By Wesley J. Smith, J.D., Special Consultant to the CBC
Thar’s gold in them thar embryos! As a consequence, as I have repeatedly written about, a great drive is afoot to redefine the term and reduce the status of these earliest human beings so that they can be used instrumentally with impunity. Perhaps toward this end, California has a pending regulation that would treat embryos as if they were mere diagnostic specimens that you give to your doctor at a physical or in a biopsy. The American College of Embryology is not amused. Here’s the press release (no link. my emphasis):
ACE opposes ruling DH-08-001 pending in California, which aims to regulate human embryos as diagnostic specimens. ACE asserts that within diagnostic laboratories that deal with human specimens, there are clear pre-analytical, analytical and post-analytical phases.
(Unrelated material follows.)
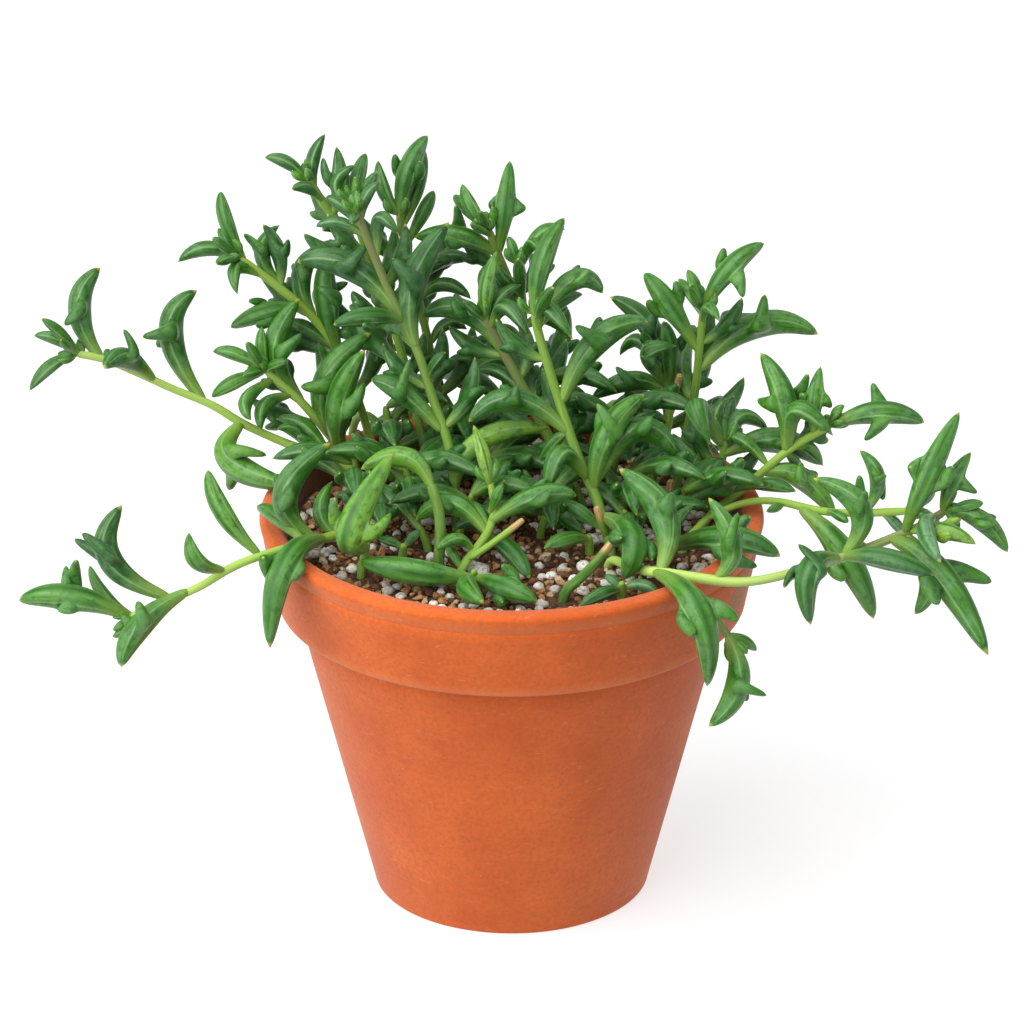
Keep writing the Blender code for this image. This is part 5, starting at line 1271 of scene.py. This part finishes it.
def grow_shoot(name, laid, leaves, materials):
    """Builds one shoot as one piece and sets it in place of its solid."""
    skin = Skin()
    draw = random.Random(len(leaves) * 7 + len(name))
    roots = [leaf.root for leaf, shade, by_hand in leaves]
    for number, route in enumerate(laid.routes(STEM_STEP)):
        cut = number == laid.cut
        skin_stem(skin, route, laid.radii[number], roots, cut, BRANCH_START if number else 0.0,
                  blush=laid.blush, tone=laid.ripeness)
        if not cut and len(laid.leaves) > FEW_LEAVES:
            for bud in bud_leaves(route, draw):
                skin_leaf(skin, bud, BUD_SHADE, False)
    for leaf, shade, by_hand in leaves:
        shade += draw.uniform(-SHADE_SPREAD, SHADE_SPREAD)
        skin_leaf(skin, leaf, max(0.0, shade), by_hand)
    piece = mesh_object("leafy_" + name, skin.points, skin.faces, *materials)
    piece.data.polygons.foreach_set("material_index", skin.kinds)
    for mark_name in SKIN_MARKS:
        mark(piece, mark_name, [marks.get(mark_name, 0.0) for marks in skin.marks])
    smoother = piece.modifiers.new("smooth_skin", "SUBSURF")
    smoother.levels = smoother.render_levels = SKIN_LEVELS
    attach(piece, "root")
    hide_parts(name)


fitted_leaves = fit_leaves()
skins = (stem_skin(), leaf_skin())
for shoot_name, laid_shoot in shoots.items():
    grow_shoot(shoot_name, laid_shoot, fitted_leaves[shoot_name], skins)

# ---------------------------------------------------------------- the potting mix
# A gritty succulent mix filled in round the stems: dark fines, brown bark and pumice, tan grit and
# white perlite. It lies loose, level and a little below the rim.
FLOOR_GAP, WALL_GAP = 0.3, 0.48
SETTLING = 0.9
# Height and size
HUMPS, CRUMBS = (0.5, 9.0), (0.4, 2.2)
SOIL_SEGMENTS = 96
SOIL_RINGS = 30


def inner_wall_radius(height):
    share = (height - BASE_THICKNESS) / (POT_HEIGHT - BASE_THICKNESS)
    return FLOOR_RADIUS + (MOUTH_RADIUS - FLOOR_RADIUS) * share


def soil_height(across, back):
    """The loose surface: low humps with small crumbs on them."""
    place = Vector((across, back, 0))
    return SOIL_HEIGHT - SETTLING + sum(height * noise.noise(place / size)
                                        for height, size in (HUMPS, CRUMBS))


def soil_surface():
    """The plug of mix as one closed mesh."""
    around = [(math.cos(turn), math.sin(turn)) for turn in turns(SOIL_SEGMENTS)]
    top_radius = inner_wall_radius(SOIL_HEIGHT) - WALL_GAP
    radii = [top_radius * ring / SOIL_RINGS for ring in range(1, SOIL_RINGS + 1)]
    points = [(0.0, 0.0, soil_height(0.0, 0.0))]
    points += [(radius * x, radius * y, soil_height(radius * x, radius * y))
               for radius in radii for x, y in around]
    foot_radius, foot = inner_wall_radius(BASE_THICKNESS) - WALL_GAP, len(points)
    points += [(foot_radius * x, foot_radius * y, BASE_THICKNESS + FLOOR_GAP) for x, y in around]
    faces = [tuple(reversed(range(foot, foot + SOIL_SEGMENTS)))]
    for s in range(SOIL_SEGMENTS):
        after = (s + 1) % SOIL_SEGMENTS
        faces.append((0, 1 + s, 1 + after))
        faces += [(n + s, n + SOIL_SEGMENTS + s, n + SOIL_SEGMENTS + after, n + after)
                  for n in range(1, foot, SOIL_SEGMENTS)]
    return points, faces


def damp_fines():
    """Peat and composted bark, sieved fine: nearly black, dull, and crumbly."""
    made, add, place = new_material("damp_peat_fines")
    crumbs = add("TexNoise", {"Vector": place, "Scale": per_mm(1.6), "Detail": 5.0,
                              "Roughness": 0.7})
    colour = add("ValToRGB", {"Fac": crumbs}, ramp=((0.36, "#1D120B"), (0.66, "#6E4A2E")))
    bump = add("Bump", {"Height": crumbs, "Strength": 0.9, "Distance": 0.6 * MM})
    return finished(made, {"Base Color": colour, "Normal": bump, "Roughness": 0.92})


fines = mesh_object("potting_fines", *soil_surface(), damp_fines())
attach(fines, "root")
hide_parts("soil")

LARGE_SEED, SMALL_SEED, GRAIN_SEED = 7, 23, 31
LARGE_GRAINS = 16
LARGE_GRAIN_SIZES = (2.0, 3.2)
LARGE_GRAIN_REACH = 54.0
# Room beside a large grain, to a stem's middle and to the next large grain, and beside a small one,
# to a stem's middle and to the pot
LARGE_GRAIN_ROOM = (3.6, 0.6)
SMALL_GRAIN_ROOM = (2.4, 1.0)
SMALL_GRAINS = 12000
SMALL_GRAIN_SIZES = (0.5, 2.0)
GRAIN_FALL = 0.4
GRAIN_CELL = 5.2
GRAIN_CROWDING = 0.78
GRAIN_LIFT = (-0.1, 0.5)
TINY_GRAIN = 0.8
PERLITE_SHARE = 0.42
PERLITE_LEAST = 1.3
PERLITE_KNOBS = 0.4
GRIT_FACES = 10
GRIT_FACE_REACH = (0.45, 0.85)
GRIT_LONGEST = 1.2


def scattered(draw, reach):
    """A seeded (across, back) place on the mix."""
    turn, out = draw.uniform(0, math.tau), reach * math.sqrt(draw.random())
    return out * math.cos(turn), out * math.sin(turn)


def grain_places(roots):
    """Seeded places of the largest grains, clear of the stems' holes and of each other."""
    draw, places = random.Random(LARGE_SEED), []
    while len(places) < LARGE_GRAINS:
        radius = draw.uniform(*LARGE_GRAIN_SIZES)
        place = Vector((*scattered(draw, LARGE_GRAIN_REACH), SOIL_HEIGHT))
        if all((place - root).length > radius + LARGE_GRAIN_ROOM[0] for root in roots) and \
           all((place - other).length > radius + size + LARGE_GRAIN_ROOM[1]
               for other, size in places):
            places.append((place, radius))
    return places


def small_grain_places(roots, large):
    """Seeded places of the rest, packed close, each checked against those in the cells round it."""
    draw, places, cells = random.Random(SMALL_SEED), list(large), {}
    low, high = SMALL_GRAIN_SIZES

    def cell_of(place):
        return int(place.x // GRAIN_CELL), int(place.y // GRAIN_CELL)

    for place, radius in large:
        cells.setdefault(cell_of(place), []).append((place, radius))
    for number in range(SMALL_GRAINS):
        radius = high - (high - low) * (number / SMALL_GRAINS) ** GRAIN_FALL
        reach = inner_wall_radius(SOIL_HEIGHT) - SMALL_GRAIN_ROOM[1] - radius
        place = Vector((*scattered(draw, reach), 0))
        place.z = soil_height(place.x, place.y) + draw.uniform(*GRAIN_LIFT) * radius
        column, row = cell_of(place)
        near = [grain for i in (-1, 0, 1) for j in (-1, 0, 1)
                for grain in cells.get((column + i, row + j), ())]
        if all((place - root).length > radius + SMALL_GRAIN_ROOM[0] for root in roots) and \
           all((place - other).length > GRAIN_CROWDING * (radius + size) for other, size in near):
            places.append((place, radius))
            cells.setdefault((column, row), []).append((place, radius))
    return places


def random_way(draw):
    """A seeded direction in space."""
    return Vector((draw.gauss(0, 1), draw.gauss(0, 1), draw.gauss(0, 1))).normalized()


def add_grain(points, faces, shades, centre, radius, shade, draw, puffed):
    """One stone: puffed round and knobbly, or crushed to a chip with flat faces."""
    ball = bmesh.new()
    bmesh.ops.create_icosphere(ball, subdivisions=1 if radius < TINY_GRAIN else 2, radius=1.0)
    breaks = [(random_way(draw), draw.uniform(*GRIT_FACE_REACH)) for _ in range(GRIT_FACES)]
    turn = Matrix.Rotation(draw.uniform(0, math.tau), 3, "Z") @ \
        Matrix.Rotation(draw.uniform(-0.5, 0.5), 3, "X")
    squash = Matrix.Diagonal((1.0, draw.uniform(0.72, 1.0), draw.uniform(0.55, 0.85)))
    offset, first = Vector((draw.uniform(0, 50), 0, 0)), len(points)
    for vertex in ball.verts:
        knob = 1 + PERLITE_KNOBS * noise.noise(vertex.co * 1.6 + offset)
        if not puffed:
            knob *= min([GRIT_LONGEST] + [reach / vertex.co.dot(way) for way, reach in breaks
                                          if vertex.co.dot(way) > 0.3])
        points.append(centre + turn @ squash @ (vertex.co * radius * knob))
        shades.append(shade)
    faces += [tuple(first + vertex.index for vertex in face.verts) for face in ball.faces]
    ball.free()


def pitted_stone(name, ramp, pit_size, stain, bump, roughness):
    """Dry stones, each with its own shade, and with pits that a stain fills."""
    made, add, place = new_material(name)
    shade = add("Attribute", {}, output="Fac", attribute_name="shade")
    stone = add("ValToRGB", {"Fac": shade}, ramp=ramp)
    pits = add("TexNoise", {"Vector": place, "Scale": per_mm(pit_size), "Detail": 4.0})
    colour = stained(add, stone, (stain[0], pits, *stain[1:]))
    rough = add("Bump", {"Height": pits, "Strength": bump[0], "Distance": bump[1] * MM})
    return finished(made, {"Base Color": colour, "Normal": rough, "Roughness": roughness})


def dry_grit():
    """Pumice, bark and crushed clay, dry on top: brown to tan stones with a pitted face."""
    return pitted_stone("crushed_pumice_and_bark",
                        ((0.0, "#4A2D1A"), (1.0, "#DCC5A0"), (0.3, "#7E5232"), (0.7, "#B5834F")),
                        0.9, ("#4A2C17", 0.52, 0.36, 0.5), (0.7, 0.3), 0.88)


def puffed_perlite():
    """Perlite, volcanic glass puffed by heat: chalk white to pale grey, dull, with a few small
    soil-stained pits."""
    return pitted_stone("puffed_perlite", ((0.1, "#C4BDB2"), (0.6, "#EFEBE3")), 1.1,
                        ("#8C7862", 0.5, 0.36, 0.7), (0.45, 0.2), 0.85)


stem_roots = [laid.root for laid in shoots.values()]
draw = random.Random(GRAIN_SEED)
grit_parts, perlite_parts = ([], [], []), ([], [], [])
for grain_place, radius in small_grain_places(stem_roots, grain_places(stem_roots)):
    white = radius > PERLITE_LEAST and draw.random() < PERLITE_SHARE
    add_grain(*(perlite_parts if white else grit_parts), grain_place, radius, draw.random(), draw,
              white)
for grain_name, (points, faces, shades), material in (
        ("grit_grains", grit_parts, dry_grit()),
        ("perlite_grains", perlite_parts, puffed_perlite())):
    grains = mesh_object(grain_name, points, faces, material)
    if grain_name == "grit_grains":
        grains.data.shade_flat()
    mark(grains, "shade", shades)
    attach(grains, "root")

# ---------------------------------------------------------------- the studio
# A plain white sweep, a white room with a dim soft ceiling and one large soft window to the left, so
# that the pot's left is brightest and its shadow falls softly to the right. The paper is lit from
# behind too, like a light table, and is kept from throwing its light back up at the pot.
FLOOR_SIDE = 12.0
ROOM_LIGHT = 0.53
PAPER_GLOW = 0.66
WHITE = (1.0, 1.0, 1.0, 1.0)
# Each light's name, its place and side in metres, and its power in watts
LIGHTS = (("soft_window", Vector((-1.45, -1.15, 1.6)), 3.2, 84.0),
          ("soft_ceiling", Vector((0.0, 0.0, 2.3)), 2.0, 14.0))

paper = bpy.data.materials.new("matt_white_paper")
paper.use_nodes = True
finished(paper, {"Base Color": paint("#ADAFB0"), "Roughness": 1.0, "Specular IOR Level": 0.0,
                 "Emission Color": WHITE, "Emission Strength": PAPER_GLOW})
sweep = bpy.data.meshes.new("white_sweep")
sweep.from_pydata([(x * FLOOR_SIDE / 2, y * FLOOR_SIDE / 2, 0.0)
                   for x, y in ((-1, -1), (1, -1), (1, 1), (-1, 1))], [], [(0, 1, 2, 3)])
sweep.materials.append(paper)
floor = place_in_scene("white_sweep", sweep)
floor.visible_diffuse = False

for light_name, light_place, side, power in LIGHTS:
    light = bpy.data.lights.new(light_name, "AREA")
    light.shape, light.size, light.energy = "SQUARE", side, power
    lamp = place_in_scene(light_name, light)
    lamp.location = light_place
    lamp.rotation_euler = (AIM * MM - light_place).to_track_quat("-Z", "Y").to_euler()

room = bpy.data.worlds.new("white_room")
room.use_nodes = True
fill(room.node_tree.nodes["Background"], {"Color": WHITE, "Strength": ROOM_LIGHT})
bpy.context.scene.world = room
bpy.context.scene.view_settings.view_transform = "Standard"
At the end of the process the specimen is discarded as biological waste or stored, but in either case, the specimen is rendered non-viable. Diagnostic laboratory quality is measured in accuracy, sensitivity and specificity etc, according to the federal standards set by CLIA 88.
On the other hand, human embryos do not become specimens at any stage of the process in the embryology laboratory. On the contrary, embryos are created with the intent to be transferred into the uterus to achieve pregnancy and all efforts are made to keep them viable. Embryology laboratory quality is measured in the percentage of embryos becoming live-born children.
Therefore, the similarity between a diagnostic testing laboratory and an embryology laboratory is only in the word “laboratory”, which makes the matter confusing. ACE asserts that the term “Embryology Facility” is much more appropriate. Consistent with the above, the proposal currently under consideration fails to identify a single embryology laboratory-specific diagnostic test.
Therefore, ACE believes that standards developed for diagnostic specimen testing are not applicable to the practice of embryology. ACE takes the stance that embryology should not be regulated as either a diagnostic laboratory procedure or a medical practice. Instead, the unique position of an embryology laboratory has to be recognized and a distinctive set of regulations must be developed specifically for this inimitable field.
The organization believes that regulations should be created that are specific to the field. I don’t know what they have in mind and so won’t comment about that, but the ACE is correct — factually and ethically, embryos are not the same thing as tissues tested by pathologists. Stating otherwise has the effect — and I suspect, the intent — of reducing embryos to nothing more than a tissue sample, for which far different ethical rules would apply.
Let’s hope the California bureaucrats pay heed to the embryologists. Whatever rules we create for nascent humans, should recognize that they are distinct human organisms. They are not blood cells or pieces of tumor tissue.